First of all, the controls were very familiar, so I didn’t have any problem using the camera. The locks were annoying to me – I’m not used to having to unlock the on/off switch. One thing that using the F4 emphasized is that film cameras are simpler to operate than modern digital cameras. Most of this is because on a digital camera, you not only have to control the camera, you also have to control / adjust the sensor response. Loading your film into a film camera determines the white balance, ISO, color profile, etc. for you.
Second, this is the heaviest camera I’ve ever used. An F4S weighs 45 oz. vs 37 oz. for a D700 or 25 oz. for a D90. That’s a big difference. Maybe I’m glad I didn’t have to carry this around all the time.
Third, I shot three different kinds of ISO 400 film: Tri-X, Ultra Max, and Black and White (CN 400).

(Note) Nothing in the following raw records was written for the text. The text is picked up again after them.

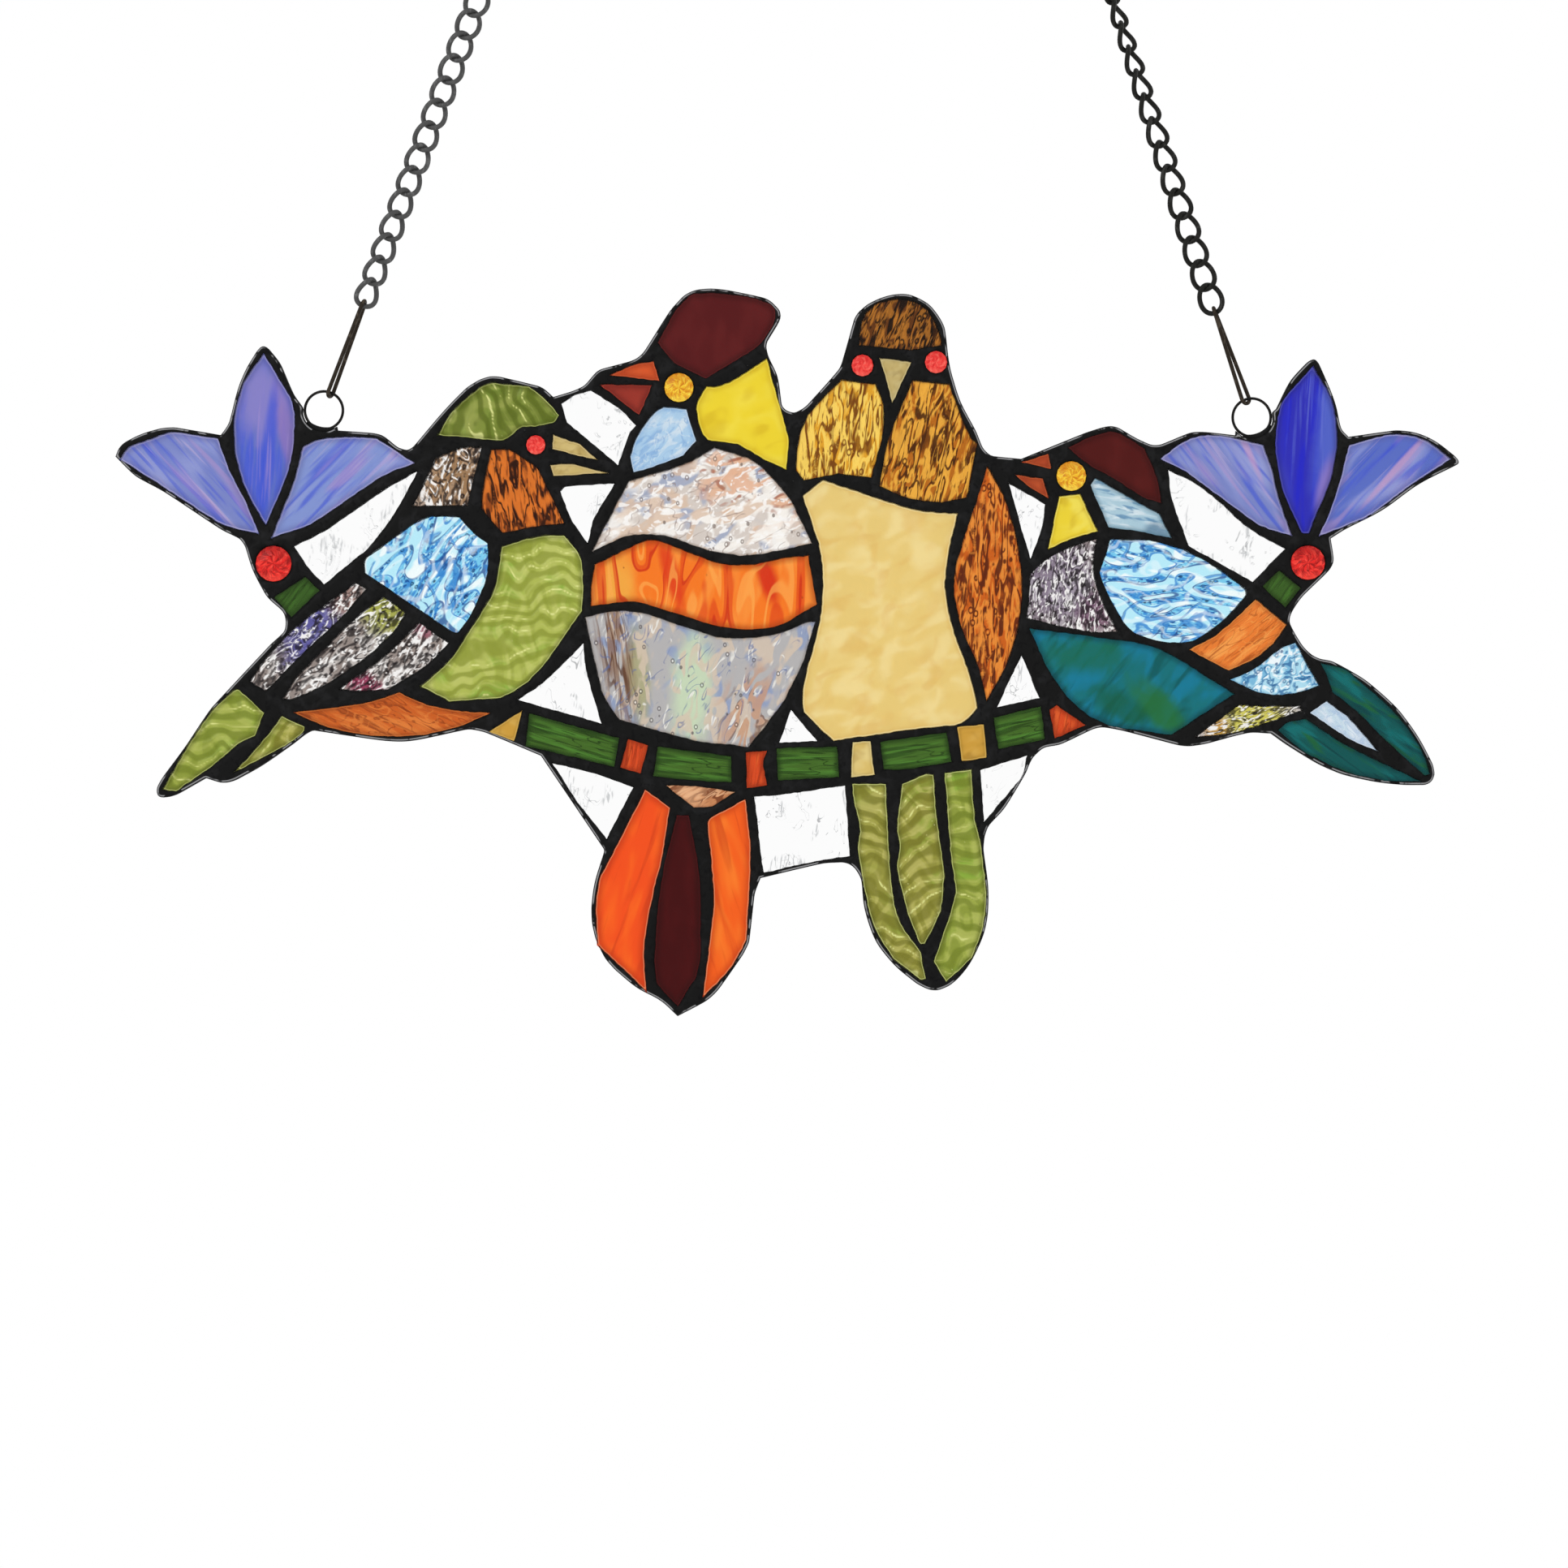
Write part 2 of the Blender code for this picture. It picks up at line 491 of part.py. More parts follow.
# Colours of the sheets, by the first name that a node's name starts with.
SHEET_COLOURS = [
    ("petal_2_middle", (0.10, 0.09, 0.50)),
    ("petal", (0.20, 0.27, 0.68)),
    ("clear", (0.90, 0.92, 0.91)),
    ("bird_1_head", (0.24, 0.32, 0.03)),
    ("bird_1_collar", (0.30, 0.30, 0.26)),
    ("bird_1_feather", (0.30, 0.27, 0.30)),
    ("bird_1_cheek", (0.30, 0.10, 0.02)),
    ("bird_1_wing", (0.50, 0.80, 0.90)),
    ("bird_1_belly", (0.36, 0.48, 0.08)),
    ("bird_1_underbelly", (0.62, 0.13, 0.02)),
    ("bird_1_tail", (0.36, 0.50, 0.07)),
    ("bird_2_crest", (0.13, 0.02, 0.02)),
    ("bird_2_throat", (0.45, 0.63, 0.78)),
    ("bird_2_neck", (0.83, 0.62, 0.05)),
    ("bird_2_band", (0.90, 0.17, 0.01)),
    ("bird_2_body", (0.55, 0.56, 0.55)),
    ("bird_2_tail_middle", (0.09, 0.01, 0.01)),
    ("bird_2_tail", (0.90, 0.13, 0.01)),
    ("bird_3_crown", (0.08, 0.03, 0.01)),
    ("bird_3_shoulder_left", (0.72, 0.36, 0.03)),
    ("bird_3_shoulder_right", (0.40, 0.13, 0.01)),
    ("bird_3_body", (0.85, 0.67, 0.26)),
    ("bird_3_wing", (0.48, 0.10, 0.01)),
    ("bird_3_tail", (0.38, 0.40, 0.06)),
    ("bird_4_crown", (0.15, 0.02, 0.02)),
    ("bird_4_throat", (0.80, 0.60, 0.04)),
    ("bird_4_neck", (0.40, 0.60, 0.75)),
    ("bird_4_shoulder", (0.30, 0.25, 0.28)),
    ("bird_4_wing", (0.45, 0.78, 0.88)),
    ("bird_4_belly", (0.01, 0.20, 0.23)),
    ("bird_4_rump", (0.80, 0.22, 0.03)),
    ("bird_4_flank", (0.55, 0.78, 0.90)),
    ("bird_4_vent", (0.60, 0.58, 0.12)),
    ("bird_4_tail", (0.01, 0.13, 0.14)),
]


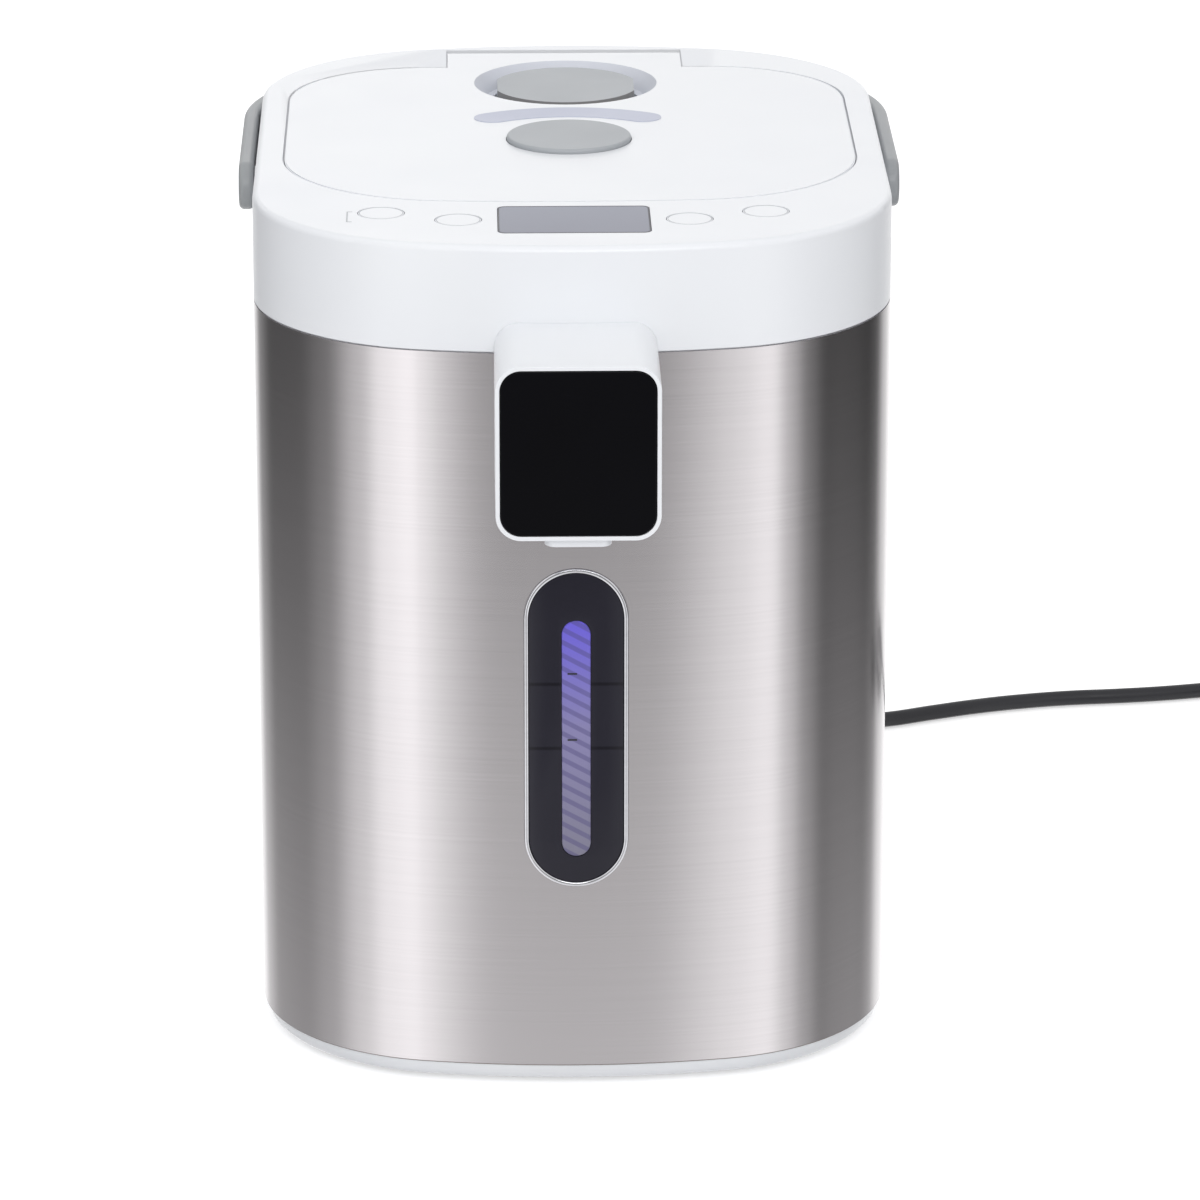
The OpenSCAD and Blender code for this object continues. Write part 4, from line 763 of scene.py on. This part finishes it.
# ---------------------------------------------------------------- studio
def build_floor():
    """Pale floor, a little brighter to the camera, that isn't mirrored in the pot."""
    bm = bmesh.new()
    bmesh.ops.create_grid(bm, x_segments=1, y_segments=1, size=6.0)
    mesh = bpy.data.meshes.new("pale_floor")
    bm.to_mesh(mesh)
    bm.free()
    floor = link(bpy.data.objects.new("pale_floor", mesh))
    made = bpy.data.materials.new("pale_floor")
    made.use_nodes = True
    tree = made.node_tree
    tree.nodes.clear()
    where = put(tree, "TexCoord").outputs["Object"]
    cloud = put(tree, "TexNoise", [("Vector", where), ("Scale", 3.0), ("Detail", 2.0)])
    pale = blend(tree, cloud.outputs["Fac"], (0.80, 0.80, 0.805, 1), (0.82, 0.82, 0.825, 1))
    cloth = put(tree, "BsdfDiffuse", [("Color", pale)])
    ray = put(tree, "LightPath")
    lift = work_out(tree, "MULTIPLY", ray.outputs["Is Camera Ray"], 0.5)
    glow = put(tree, "Emission", [("Color", (1, 1, 1, 1)), ("Strength", lift)])
    both = put(tree, "AddShader", [(0, cloth.outputs[0]), (1, glow.outputs[0])])
    put(tree, "OutputMaterial", [("Surface", both.outputs[0])])
    mesh.materials.append(made)
    floor.visible_glossy = False


def hang_studio():
    """A white room with soft boxes and dark flags round the pot, as a function of bearing."""
    world = bpy.data.worlds.new("studio")
    bpy.context.scene.world = world
    world.use_nodes = True
    tree = world.node_tree
    tree.nodes.clear()
    part = put(tree, "SeparateXYZ", [(0, put(tree, "TexCoord").outputs["Generated"])])
    front = work_out(tree, "MULTIPLY", part.outputs["Y"], -1.0)
    bearing = work_out(tree, "ARCTAN2", part.outputs["X"], front)
    turn = work_out(tree, "MULTIPLY_ADD", bearing, 1 / (2 * math.pi), 0.5)
    ring = put(tree, "ValToRGB", [("Fac", turn)])
    ring.color_ramp.interpolation = "EASE"
    # bearing in degrees from the front towards the right, and brightness there
    stops = [(-180, 1.5), (-164, 1.05), (-150, 0.45), (-132, 0.19), (-102, 0.17), (-82, 0.3),
             (-58, 0.84), (-44, 1.32), (-27, 1.49), (-12, 0.5), (0, 0.49), (12, 0.5), (27, 1.12),
             (48, 1.34), (60, 0.76), (72, 0.3), (85, 0.1), (97, 0.13), (112, 0.135), (124, 0.115),
             (134, 0.2), (150, 0.93), (165, 1.25), (180, 1.35)]
    strength = 2.0  # of the room, so that no colour in the ramp goes over 1
    ramp = ring.color_ramp.elements
    while len(ramp) < len(stops):
        ramp.new(0.5)
    for stop, (degrees, value) in zip(ramp, stops):
        stop.position = degrees / 360 + 0.5
        stop.color = (value / strength, value / strength, value / strength * 1.01, 1)
    # the flags look darker towards the top of the wall that mirrors them
    kept_level = 0.68  # the level that the bend leaves as it is
    bend = remap(tree, part.outputs["Z"], -0.36, -0.26, 0.45, 1.65)
    share = work_out(tree, "DIVIDE", ring.outputs["Color"], kept_level)
    level = work_out(tree, "MULTIPLY", work_out(tree, "POWER", share, bend), kept_level)
    up = remap(tree, part.outputs["Z"], 0.12, 0.5, interpolation_type="SMOOTHSTEP")
    walls = blend(tree, up, level, (0.42, 0.42, 0.423, 1))
    room = put(tree, "Background", [("Color", walls), ("Strength", strength)])
    plain = put(tree, "Background", [("Color", (1, 1, 1, 1)), ("Strength", 1.0)])
    ray = put(tree, "LightPath")
    pick = put(tree, "MixShader", [(0, ray.outputs["Is Camera Ray"]), (1, room.outputs[0]),
                                   (2, plain.outputs[0])])
    put(tree, "OutputWorld", [("Surface", pick.outputs[0])])


def soft_lamp(name, spot, aim, wide, tall, watts):
    data = bpy.data.lights.new(name, "AREA")
    data.shape = "RECTANGLE"
    data.size = wide
    data.size_y = tall
    data.energy = watts
    lamp = link(bpy.data.objects.new(name, data))
    lamp.location = spot
    lamp.rotation_euler = (Vector(aim) - Vector(spot)).to_track_quat("-Z", "Y").to_euler()


build_floor()
hang_studio()
soft_lamp("overhead_soft_box", spot=(-0.5, -0.6, 1.9), aim=(0, 0, 0.2), wide=1.6, tall=1.2, watts=1.5)
soft_lamp("front_soft_box", spot=(0.2, -2.4, 1.5), aim=(0, 0, 0.15), wide=1.4, tall=1.0, watts=15)
bpy.context.scene.view_settings.view_transform = "Standard"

Grain is apparent in all of the shots although much less so in the CN 400. In fact, the grain is much more apparent than noise in either a D-90 or D-700 shot at ISO 400.
Orchid. Kodak Black and White (CN 400) film, Nikon F4S, 60mm f/2.8 macro lens
Fourth, having 24 or 36 exposures to work with instead of hundreds is quite different too. There’s much less experimentation and more ‘get it right the first time’. Even though I was only testing this camera and not on a serious shoot, I still found myself conserving film instead of shooting with abandon.
Fifth: Chimping is really handy! With a film camera, you can’t tell if you got the shot until much later. There’s a lot more “trust the camera” and “trust your skills” involved. I remember a trip to Germany in the early ’80s with many rolls of slide film and its narrow exposure range. I felt a lot of anxiety then until I got the processed slides back.
So, am I going to abandon my digital tools and revert to the good old days of Film? Absolutely not. It was fun to play with the camera and it brought back a lot of memories. But we’ve come a long way and the F4S is going on my shelf to look at. I won’t be looking through it too often.